Why does all of this matter? The Defendant has applied his tactics of flipping blame and isolating his victim to his criminal cases. Beyond the typical tactic of attacking a victim’s credibility with every little mistake, real or imagined, the Defendant learned that isolating and traumatizing his victim improves his own outcome. In his last trial, he was never acquitted, and a new trial was scheduled, but his victims felt like they lost their family and did not want to go through it any longer. To this day, they still do not want to have to subject themselves to the trauma of testifying about their own abuse. Although the Defendant has tried the same tactic with the victim in this case, she has maintained that even if she did not have support from her family, then she would just do it alone.

When the Defendant offered to plead guilty to one count of a felony of the fifth degree gross sexual imposition, the victim considered the anticipated attacks from testifying and what she hoped for an outcome. Although the victim wanted the Defendant’s prison sentence to reflect the harm he caused her, she also wanted him to have to register as sex offender, and admit he sexually abused her. Part of her hoped that her family would finally support her. She agreed to the plea offer, but a gross sexual imposition is never lower than a felony of the fourth degree. Instead of pleading to a gross sexual imposition, the Defendant’s attorneys asked to plead to a felony of the fifth degree attempted gross sexual imposition, which carried a maximum sentence of 12 months and still required the Defendant to register as a sex offender. Typically, sexual abusers are concerned with admitting to abusing their victims, but the Defendant was concerned with the time he might serve. I said I wouldn’t do the attempted gross sexual imposition, because I was not going to allow the Defendant to deny that he sexually abused this victim. As a compromise, he agreed to plead to a child endangering, to have a count where he was admitting to sexually abusing his victim without increasing the amount of time he may serve.

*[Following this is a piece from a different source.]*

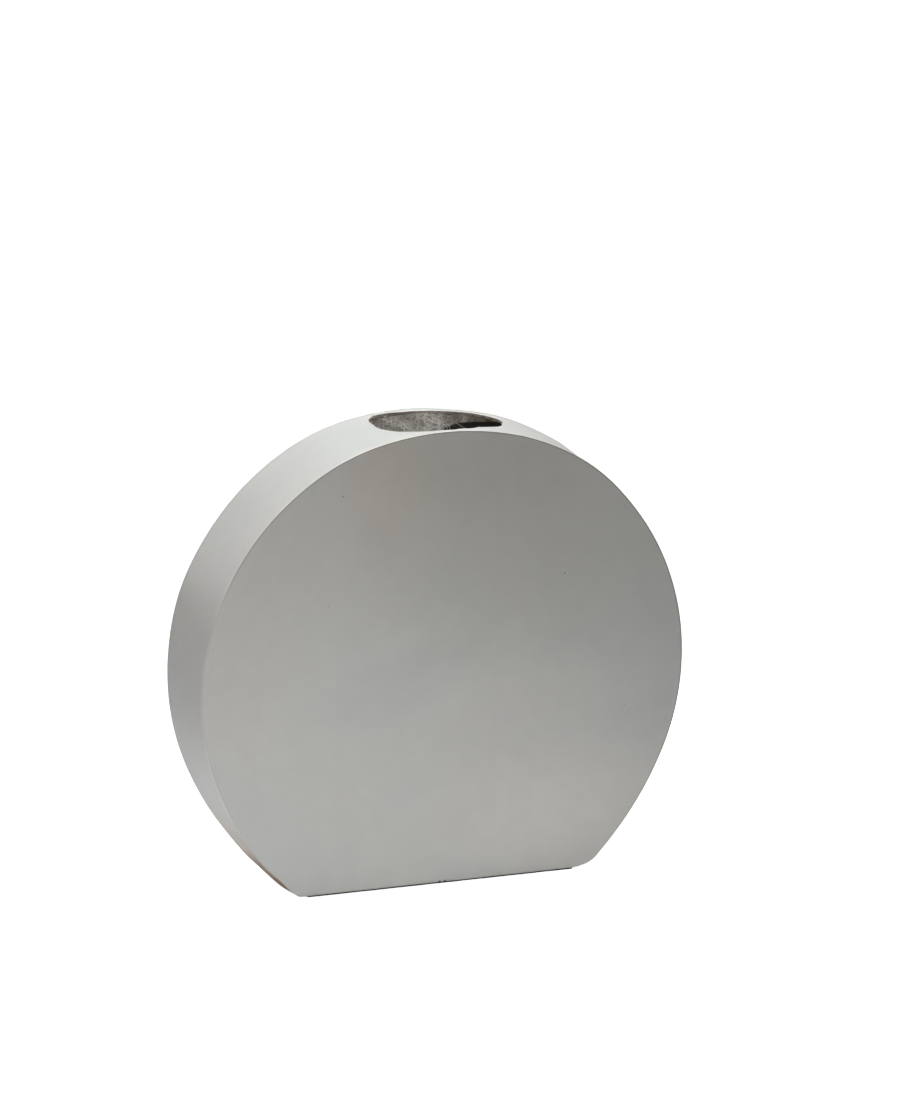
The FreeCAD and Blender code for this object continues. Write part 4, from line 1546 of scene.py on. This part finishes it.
@dataclass
class RearClosure:
    """Back panel, its seam and the bonding tape behind it."""

    finishes: Finishes
    panel_front: float = 47.45 * MM
    seam_inset: float = 3.1 * MM
    seam_depth: float = 50.2 * MM
    seam_radius: float = 0.42 * MM
    seam_columns: int = 360
    seam_sides: int = 10
    unevenness: float = 0.35
    panel_bevel: float = 0.35 * MM
    inset: float = 3.2 * MM
    leg: float = 20 * MM
    feather: float = 1.4 * MM
    bond: float = 0.2 * MM
    thickness: float = 1.5 * MM
    bend: float = 2.2 * MM
    edge: float = 0.45 * MM
    columns: int = 420
    # Room left beside and behind the mouth, which crosses only the crown.
    mouth_side: float = 0.6 * MM
    mouth_rear: float = 0.7 * MM
    crown_from: float = 100 * MM

    def seam(self) -> Object:
        """Return the line of resin pressed out between panel and rim."""
        rows = DiscOutline().places(self.seam_columns)
        curve = bpy.data.curves.new("seam_resin_bead", "CURVE")
        curve.dimensions = "3D"
        line = curve.splines.new("POLY")
        line.points.add(len(rows) - 1)
        places = HandShape().move(inset_ring(rows, self.seam_inset, self.seam_depth))
        for point, place in zip(line.points, places):
            point.co = (*place, 1.0)
        line.use_cyclic_u = True
        source = link("seam_path", curve)
        maker = Maker("seam_bead_sweep")
        path = maker.size("Path", source, "NodeSocketObject")
        radius = maker.size("Radius", self.seam_radius)
        uneven = maker.size("Unevenness", self.unevenness)
        tree = maker.tree
        given = tree.add("GeometryNodeObjectInfo", {"Object": path}).outputs["Geometry"]
        place = tree.add("GeometryNodeInputPosition").outputs[0]
        wave = tree.sum("SUBTRACT", tree.noise(place, 60.0), 0.5)
        thick = tree.plus(1.0, tree.times(uneven, wave))
        sized = tree.add("GeometryNodeSetCurveRadius", {"Curve": given, "Radius": thick})
        swept = maker.swept(sized.outputs[0], radius, self.seam_sides, Scale=thick)
        piece = maker.run(swept, self.finishes.bead,
                          point_cloud("seam_resin_bead", [(0.0, 0.0, 0.0)]))
        bpy.data.objects.remove(source)
        return piece

    def clear_of_mouth(self, rows: np.ndarray, start: np.ndarray) -> np.ndarray:
        """Hold the tape back behind the mouth.

        Args:
            rows: the outline's places and normals.
            start: depth at which the tape begins, one for each place.

        Returns:
            The depths, behind the mouth where it crosses.
        """
        mouth = MouthOutline()
        corner = mouth.rear_corner
        gap = mouth.half_length + self.mouth_side - np.abs(rows[:, 0] - mouth.offset)
        missing = np.clip(corner - gap, 0, corner)
        round_off = corner - np.sqrt(np.clip(corner ** 2 - missing ** 2, 0, None))
        crossed = (rows[:, 1] > self.crown_from) & (gap > 0)
        behind = mouth.far - round_off + self.mouth_rear
        return np.where(crossed, np.maximum(start, behind), start)

    def tape(self) -> Object:
        """Return the L-shaped bonding tape with its feathered, uneven edges."""
        rows = DiscOutline().places(self.columns)
        turns = np.arange(self.columns) / self.columns
        deep = self.panel_front - self.bond
        ragged = ripple(turns, [(37, 0.5, 0.2), (71, 0.35, 1.9), (113, 0.3, 4.4)]) * MM
        reach = self.inset + self.leg - self.feather + ragged
        start = self.clear_of_mouth(rows, deep - self.leg + self.feather + np.roll(ragged, 31))
        bend, thin = self.bend, self.edge
        outer, inner = self.inset + 0.03 * MM, self.inset + self.thickness
        near = deep - self.thickness
        bead = 0.3 * MM * (1 + ripple(turns, [(53, 0.5, 0.8), (89, 0.4, 0.1)]))
        length = deep - start
        # Inset and depth round the section, from the tape's start on the rim.
        section = [
            (outer, start), (outer, deep - 0.5 * length), (outer, deep),
            (0.5 * (outer + reach), deep), (reach, deep), (reach, deep - thin),
            (reach - 3.5 * MM, near + bead * 0.5), (0.6 * reach + 0.4 * inner, near + bead * 0.3),
            (inner + bend, near), (inner + bend * 0.3, np.maximum(near - bend * 0.3, start)),
            (inner, np.maximum(near - bend, start)),
            (inner - bead * 0.4, start + np.minimum(4 * MM, length * 0.4)), (outer + thin, start)]
        sketch = MeshSketch()
        loops = [sketch.add(inset_ring(rows, inset, depth)) for inset, depth in section]
        for one, two in zip(loops, loops[1:] + loops[:1]):
            sketch.strip(one, two, flip=True)
        return sketch.finish("bonding_tape_laid", [self.finishes.tape], HandShape().move,
                             smooth_angle=60.0)

    def build(self) -> None:
        """Build, dress and seat the pieces."""
        seat(merged_copy("back_panel", "back_panel_coated", self.finishes.back,
                         self.panel_bevel, HandShape().move), Slot.BACK, "back_panel")
        seat(self.seam(), Slot.BACK)
        seat(self.tape(), Slot.RAW, "bonding_tape")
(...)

I read the Defendant’s statement in his PSI where he claims he did not do this. While it may not jump out immediately from the charges on paper, the Defendant plead guilty to the crime of attempted gross sexual imposition and child endangering, which is what he wanted. But the facts he admitted to were that he sexually abused the victim, rubbing her nipples and touching her chest while asking her to have sex with him, that he would pin her down and rub his penis against her vaginal area, that he pulled her shorts and underwear to the side while in her bed and kissed he vagina, among other grooming behavior.

So as I stated before, he may not have admitted to committing more crimes, but he admitted to committing the acts. Any claims he makes to disparage the victim or deny his abuse is more of the same tactics he has used to try and avoid any guilt and blame others.

As part of his dishonest display, the Defendant has submitted numerous letters from persons in the community who have either been manipulated by him, or who have actively enabled his sexual abuse. One writer opined that the Defendant is calm and compassionate, as if a calm and compassionate child molester is somehow better than an excited and indifferent child molester. He submitted letters indicating that he is a hardworking and devout Christian. Perhaps God will forgive him for the trail of sexually abused children he has left in his wake, but it seems unlikely that his behavior could be categorized as “Christian” in nature, when Christ said of anyone that hurt little children: “But whoever causes one of these little ones who believe in Me to sin, it would be better for him if a millstone were hung around his neck, and he were drowned in the depth of the sea.” Matthew 18:6. Letters about how he is a ”family man” from family members who have ostracized, isolated, and mentally abused the Defendant’s sexual assault victims – who incidentally were also family members – are not convincing, but explain how this abuse has been allowed to continue on so long.

The Defendant is a serial child molester, and serial child molesters belong in prison for as long as it is possible to place them there. In this case, that sentence is 12 months.

“After years of abuse of multiple victims, the Defendant is finally held accountable, going to prison and registering as the sex offender he is. He is a serial child molester, and hopefully the victims will receive some peace knowing that he will not have access to a child while serving his sentence,” said Assistant Prosecutor Gerald Anderson.